After the certificate of incorporation was issued, Serpico and Holt opened up the escrow account. They then attempted to conclude the deal, the next step being to secure the assignment of the sellers' leasehold interest. Serpico contacted Cuneo by telephone to set up a meeting; he probably called Cuneo's office, but he did not remember when this took place.

They had a meeting face to face sometime in July or August. It took place in Cuneo's office. Margerie Bornes, Theresa Bornes, John Barnes, Victor Goulet, Barry Holt, the witness and Cuneo were all there. Serpico did not remember if he arrived with Barry Holt. He did not know if his clients arrived before him. Most likely they came to his (Serpico's) office. He did not know if the meeting started before he arrived. He did not "expect" that his clients would have started without him even if they went there before him. He did not recall if they sat in a waiting room of some kind.

Serpico had no recollection of any conversations about the lease other than what his stated purpose was. He was attempting to secure an assignment of the remaining term of the lease or negotiate a more favorable lease on his clients' behalf. He told Cuneo they were interested in purchasing the business and the condition of the purchase would be to get an assignment, and they were prepared to take an assignment of the lease. Serpico did not remember if he discussed a five year option. He did not have a specific recollection of the terms discussed with Cuneo. He had no recollection of anything that was said between his clients and Cuneo.

Serpico could not remember if he ever specifically said, "Will you give me an assignment." He also could not remember if Cuneo ever specifically said, "I will not give you an assignment." There was some conversation pertaining to the construction and erection of a building on the property which foreclosed any prospect of renegotiating the lease. Serpico did not remember any specifics other than Cuneo did not agree to assign the lease.

There was some question as to the financial ability of his clients to be responsible for the undertaking. Around the time of the meeting Serpico forwarded a resume to Cuneo. This resume was introduced into evidence. It showed that Barnes, who would own 49% of the shares of the corporation and be its president, had worked in seven Playboy or Al Hirt Clubs from 1961-1972 as some form of manager. Margerie Bornes would be the majority stockholder and the principal financial source. She had a AAA rating in Dun & Bradstreet. Other information given about her in the resume was, according to Bornes herself, a "pipedream."

Holt and Serpico left the meeting together. His clients also left at the same time. Serpico later heard either from Holt or Goulet that there would be no assignment. Serpico then called Holt and told him that since his clients could not perform, they wanted their money back. Serpico also wrote a letter stating that his clients at all times had been ready, willing and able to proceed to perform their obligation under the agreement. (Defendants stipulated to this introduction into evidence.) Serpico also testified, without objection, that his clients wanted the deal and were going to take it as the contract required them to even if they did not get a longer lease.

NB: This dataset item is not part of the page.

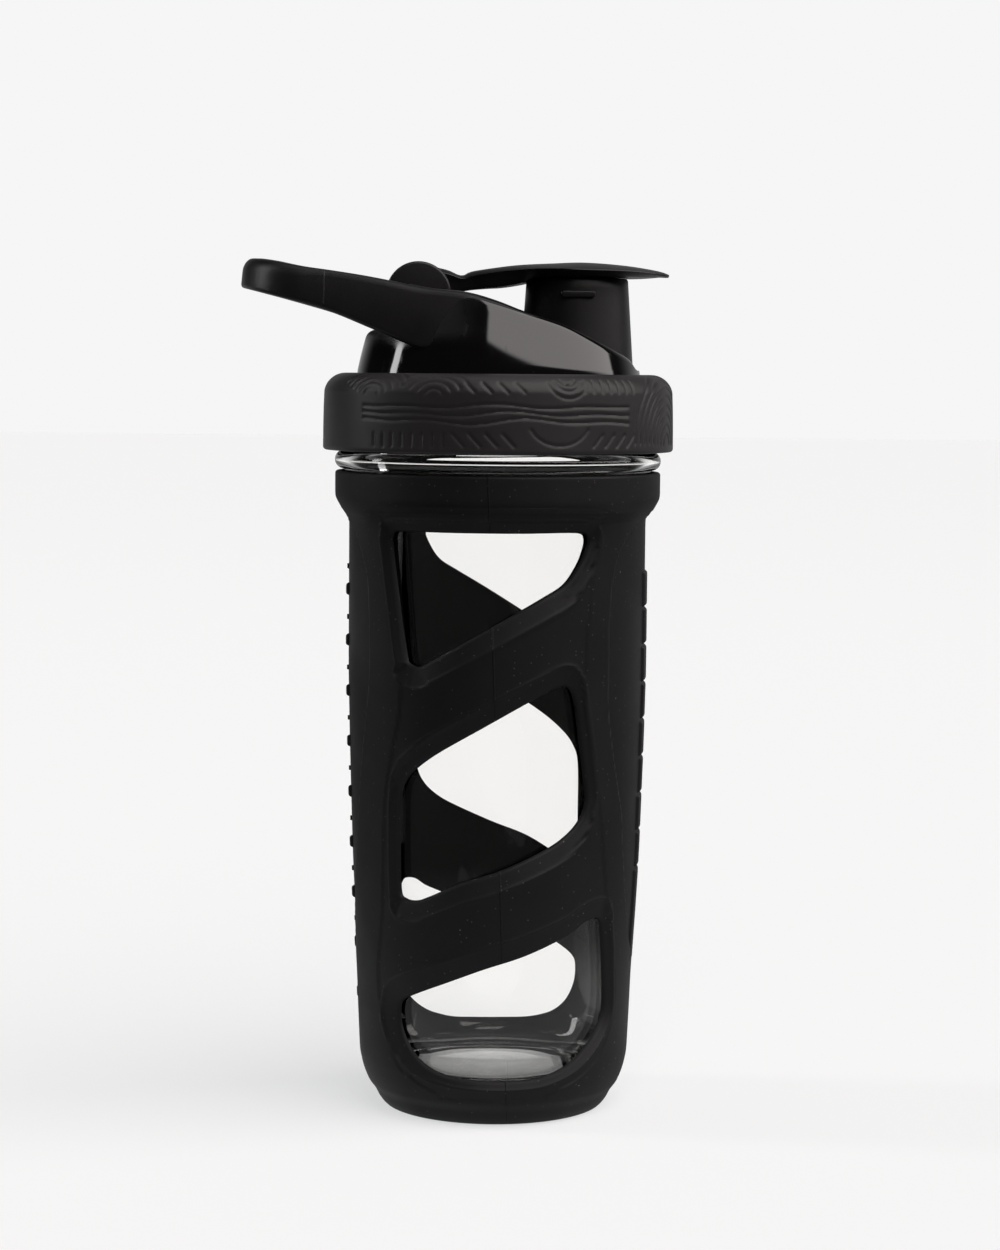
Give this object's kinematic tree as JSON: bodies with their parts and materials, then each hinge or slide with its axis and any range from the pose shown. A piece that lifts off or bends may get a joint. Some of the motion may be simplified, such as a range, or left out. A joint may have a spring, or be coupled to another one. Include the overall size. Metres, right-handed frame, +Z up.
{
  "type": "shaker bottle",
  "caption": "Clear shaker bottle in a windowed rubber sleeve, with a screw lid, a carry loop, a drinking spout closed by a hinged flip cap, and a mixing grid clipped under the lid.",
  "frame": {"origin": "centre of the sleeve's flat base, which is the face the bottle stands on", "axes": "+Z up along the bottle's axis, +X towards the spout and the cap's thumb lip, -X towards the carry loop"},
  "size_m": [0.1231, 0.1, 0.2421],
  "materials": {
    "clear_glass": "clear, polished",
    "sleeve_rubber": "matt moulded silicone rubber",
    "gloss_black": "high gloss",
    "soft_touch": "matt, moulded relief",
    "satin_black": "satin",
    "seal_silicone": "soft silicone",
    "pin_steel": "drawn stainless wire"
  },
  "bodies": {
    "bottle": {"vessel": "clear_glass", "sleeve": "sleeve_rubber"},
    "seal": {"lid_gasket": "seal_silicone"},
    "lid": {"lid_base": "gloss_black", "lid_shell": "gloss_black", "grip_collar": "soft_touch", "carry_loop": "satin_black", "spout": "satin_black", "hinge_ears": "satin_black", "hinge_pin": "pin_steel"},
    "cap": {"flip_cap": "satin_black", "spout_plug": "seal_silicone"},
    "grid": {"strainer": "satin_black"}
  },
  "joints": [
    {"name": "lid_rise", "type": "slide", "parent": "bottle", "child": "seal", "axis": [0, 0, 1], "range_m": [0, 0.024]},
    {"name": "lid_turn", "type": "hinge", "parent": "seal", "child": "lid", "pos_m": [0, 0, 0.1892], "axis": [0, 0, 1], "range_deg": [0, 1080]},
    {"name": "cap_hinge", "type": "hinge", "parent": "lid", "child": "cap", "pos_m": [-0.0227, 0, 0.2327], "axis": [0, -1, 0], "range_deg": [0, 150]},
    {"name": "strainer_pull", "type": "slide", "parent": "lid", "child": "grid", "axis": [0, 0, -1], "range_m": [0, 0.0145]}
  ],
  "couplings": [
    {"joint": "lid_rise", "follows": "lid_turn", "m_per_rad": 0.001273}
  ]
}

Over defendants' objection, Serpico was again called by plaintiff in rebuttal. He testified that his clients never instructed him they were not interested in purchasing The Store unless there was a five-year option on the lease. He did not remember that his clients ever told Cuneo they were not interested in purchasing The Store unless there was a five-year option on the lease. He was not certain what the specific conversations were. He was only certain that Cuneo did not offer an assignment or a new lease. At no time during the period he represented his clients did they state to him or to anyone that they would not accept an assignment of the lease.

Serpico admitted that if his clients had insisted the contract have a five-year option or that he negotiate a new and additional lease and he failed to put in the contract, he could be held liable.

Barry Holt, an attorney, testified he was contacted by one of plaintiff's principals to represent them in a prospective sale of the assets of the business to Barnes and some other people. Holt then contacted Victor Goulet from American Invsco, and he put Holt in touch with the attorney for the prospective purchasers, Serpico. They discussed the terms of the agreement, and between them drafted an agreement that was signed by all of the parties. Holt had previously been given by his client a contract drawn up by someone from American Invsco. He mentioned Goulet's name. It was a handwritten agreement and was not sufficient. Holt did not recall if this contract had a provision or an option for an additional lease. Holt did not remember why the first contract was unacceptable. The final contract was signed on July 19. He did not know how many contracts were drawn up before that one.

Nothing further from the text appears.